# MultiActionController von Spring ohne action und / aufrufen



## deamon (17. Dez 2008)

Hallo,

ich habe in Spring MVC einen MultiActionController, der per ControllerClassNameHandlerMapping aufgerufen wird. 

Wenn ich im Browser z. B. http://localhost:8080/Sprung/page/ aufrufe, geht es. Der zugehörige Controller heißt erwartungsgemäß PageController. Für den Fall, dass hinter page/ nichts mehr kommt, habe ich eine Standardmethode definiert, die dann aufgerufen wird. Wenn ich nun aber http://localhost:8080/Sprung/page (ohne Schrägstrich am Ende) aufrufe, bekomme ich nur einen HTTP-404-Fehler.

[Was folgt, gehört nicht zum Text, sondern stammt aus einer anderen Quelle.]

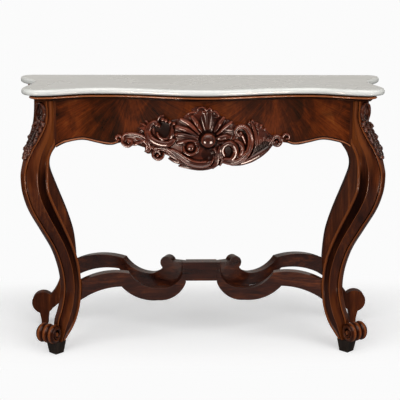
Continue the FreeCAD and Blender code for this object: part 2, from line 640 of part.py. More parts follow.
def cartouche():
    lower = upright(CARTOUCHE_LOWER)
    upper = upright(CARTOUCHE_UPPER)
    sides = [segment(lower[-1], upper[0]), segment(upper[-1], lower[0])]
    ground = slab([spline(lower), spline(upper)] + sides, VEC(0, TABLE_DEPTH, 0))
    carved = ground.common(plan_strip(GLUE_GAP, CARTOUCHE_GROUND, APRON_JOINT_X))
    root = CARTOUCHE_GROUND / 2
    boss = Part.makeSphere(BOSS_RADIUS, VEC(BOSS_X, apron_face_y(BOSS_X) - CARTOUCHE_GROUND, BOSS_Z))
    carved = carved.fuse(boss.common(plan_strip(root, TABLE_DEPTH / 4, APRON_JOINT_X)))
    for angle in spread(SHELL_FIRST_ANGLE, SHELL_LAST_ANGLE, SHELL_FLUTES):
        carved = carved.fuse(flute(angle))
    for scroll in (ring(LEFT_RING), ring(RIGHT_RING), ring(ROSETTE), ring(LEFT_VOLUTE), ring(RIGHT_VOLUTE),
                   ribbon(LEFT_SCROLL), ribbon(RIGHT_SCROLL)):
        carved = carved.fuse(scroll.common(plan_strip(root, CARTOUCHE_RELIEF, APRON_JOINT_X)))
    return carved


def save(shape, name):
    shape.exportStep("parts/" + name + ".step")


def save_pair(shape, name):
    save(shape, name + "_left")
    save(mirrored(shape), name + "_right")


def main():
    os.makedirs("parts", exist_ok=True)
    front, left, right = mouldings()
    save(marble_top(), "marble_top")
    save(front, "moulding_front")
    save(left, "moulding_left")
    save(right, "moulding_right")
    save(apron_front(), "apron_front")
    bead = apron_bead()
    save(bead, "apron_bead_right")
    save(mirrored(bead), "apron_bead_left")
    save(cartouche(), "cartouche")
    save_pair(side_rail(), "side_rail")
    save(rear_rail(), "rear_rail")
    save_pair(front_leg(), "front_leg")
    save_pair(leg_carving(), "leg_carving")
    save_pair(foot_block(), "foot_block")
    save_pair(rear_leg(), "rear_leg")
    save_pair(front_arm(), "stretcher_arm_front")
    save_pair(rear_arm(), "stretcher_arm_rear")
    save(stretcher_block(), "stretcher_block")


main()
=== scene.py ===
import math

import bpy
import numpy as np
from mathutils import Matrix, Vector


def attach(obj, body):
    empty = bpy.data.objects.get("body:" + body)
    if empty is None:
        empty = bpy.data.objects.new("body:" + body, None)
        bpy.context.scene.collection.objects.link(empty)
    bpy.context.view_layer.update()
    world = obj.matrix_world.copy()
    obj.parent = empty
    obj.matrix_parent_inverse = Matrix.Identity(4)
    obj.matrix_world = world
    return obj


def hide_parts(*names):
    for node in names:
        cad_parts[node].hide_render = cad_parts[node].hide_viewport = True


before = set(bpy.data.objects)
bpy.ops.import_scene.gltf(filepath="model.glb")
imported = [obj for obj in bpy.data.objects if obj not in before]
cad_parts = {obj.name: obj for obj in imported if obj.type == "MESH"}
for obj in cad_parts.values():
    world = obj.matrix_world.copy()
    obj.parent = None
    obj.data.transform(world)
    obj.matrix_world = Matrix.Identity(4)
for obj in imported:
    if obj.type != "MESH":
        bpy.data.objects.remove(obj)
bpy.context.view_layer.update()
MM = 0.001

# Camera: place, metres; turn to the right, tilt down and roll, degrees; lens and sensor, millimetres
CAMERA_PLACE = (-0.13647, -3.8583, 1.39506)
CAMERA_YAW = 1.94
CAMERA_PITCH = 12.94
CAMERA_ROLL = -0.29
CAMERA_LENS = 103.5
CAMERA_SENSOR = 36.0

# Plan of the apron's face, millimetres
APRON_CENTRE_Y = -164.0
APRON_RECESS_Y = -104.0
APRON_EAR_Y = -140.0
RECESS_START_X = 320.0
RECESS_END_X = 350.0
EAR_X = 529.0

# Slab's edge in plan, millimetres
MARBLE_CENTRE_Y = -214.0
MARBLE_RECESS_Y = -150.0
MARBLE_EAR_Y = -208.0
FRONT_EAR_RADIUS = 60.0
FRONT_EAR_Y = MARBLE_EAR_Y + FRONT_EAR_RADIUS
WAIST_X = 565.0
WAIST_Y = 10.0
REAR_EAR_X = 628.0
REAR_EAR_Y = 172.0
FRAME_BACK_Y = 208.0
MARBLE_BOTTOM = 895.0
# Points along the front, round a front ear and along each half of a side
FRONT_POINTS = 60
EAR_POINTS = 19
SIDE_POINTS = 16
# Moulding: inner ends of the side and front runs, greatest depth, least depth behind its section, and
# how squarely a stretch has to face the front or a side to end there
MOULDING_INNER_X = 455.0
MOULDING_INNER_Y = -74.0
MOULDING_DEEPEST = 90.0
MOULDING_LEDGE = 12.0
FACING = 0.1

# Section of the moulding: inset from the slab's edge, drop below the slab. Shades: 0 painted shade to 1 painted
# highlight, for the shadow under the slab, the lit ovolo and the dark cove
MOULDING = [(29, 0), (29, 5.0), (28, 5.8), (26.3, 6.6), (24.4, 8.0), (23.8, 10.0), (24.6, 12.0), (27, 13.4),
            (30.5, 14.0), (34, 14.8), (37, 16.2), (39, 17.8), (40, 19.0), (42, 19.6), (42, 22)]
MOULDING_SHADES = [0.0, 0.0, 0.1, 0.5, 0.85, 0.95, 0.85, 0.5, 0.15, 0.05, 0.05, 0.05, 0.1, 0.3, 0.1, 0.3, 0.3]

# Apron's lower edge from the cartouche to the leg; the bead's section as (out, up), and its shades: painted
# shade at its edges and a painted highlight on its crest
APRON_EDGE = [(279, 727), (304, 720), (349, 727), (398, 738), (448, 732), (470, 724), (481, 717)]
BEAD_SECTION = [(0, 0.4), (3, 0.2), (5.4, 1.2), (6.8, 3.6), (6.4, 6.2), (4.6, 7.8), (2.0, 8.4), (0.8, 9.2),
                (0.3, 11), (0, 11.4)]
BEAD_SHADES = [0.0, 0.0, 0.1, 0.6, 1.0, 0.8, 0.1, 0.0, 0.0, 0.1]

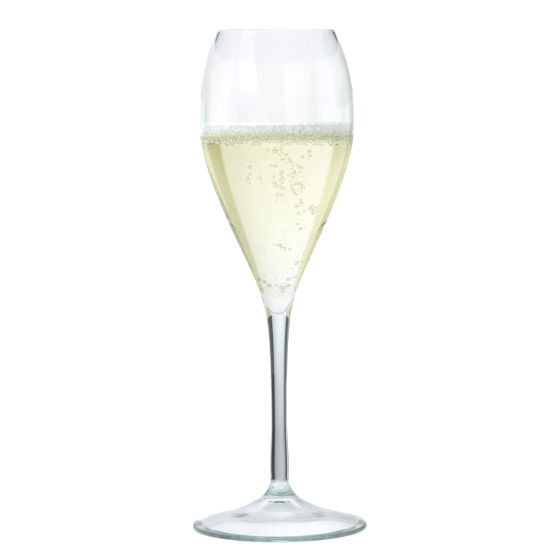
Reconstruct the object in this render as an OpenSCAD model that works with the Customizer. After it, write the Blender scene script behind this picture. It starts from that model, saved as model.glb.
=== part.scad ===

Wie kann ich erreichen, dass sich der Controller auch ohne abschließenden Schrägstrich zuständig fühlt?

Gruß
Christian


----------



## gex (18. Dez 2008)

Ja das sind leider 2 unterschiedliche Resourcen.

Wieso hast du überhaupt URL ohne diesen abschliessenden Slash?


----------



## deamon (19. Dez 2008)

Ich gehe davon aus, dass es Nutzer geben wird, die die URLs ohne abschließenden Schrägstrich aufrufen.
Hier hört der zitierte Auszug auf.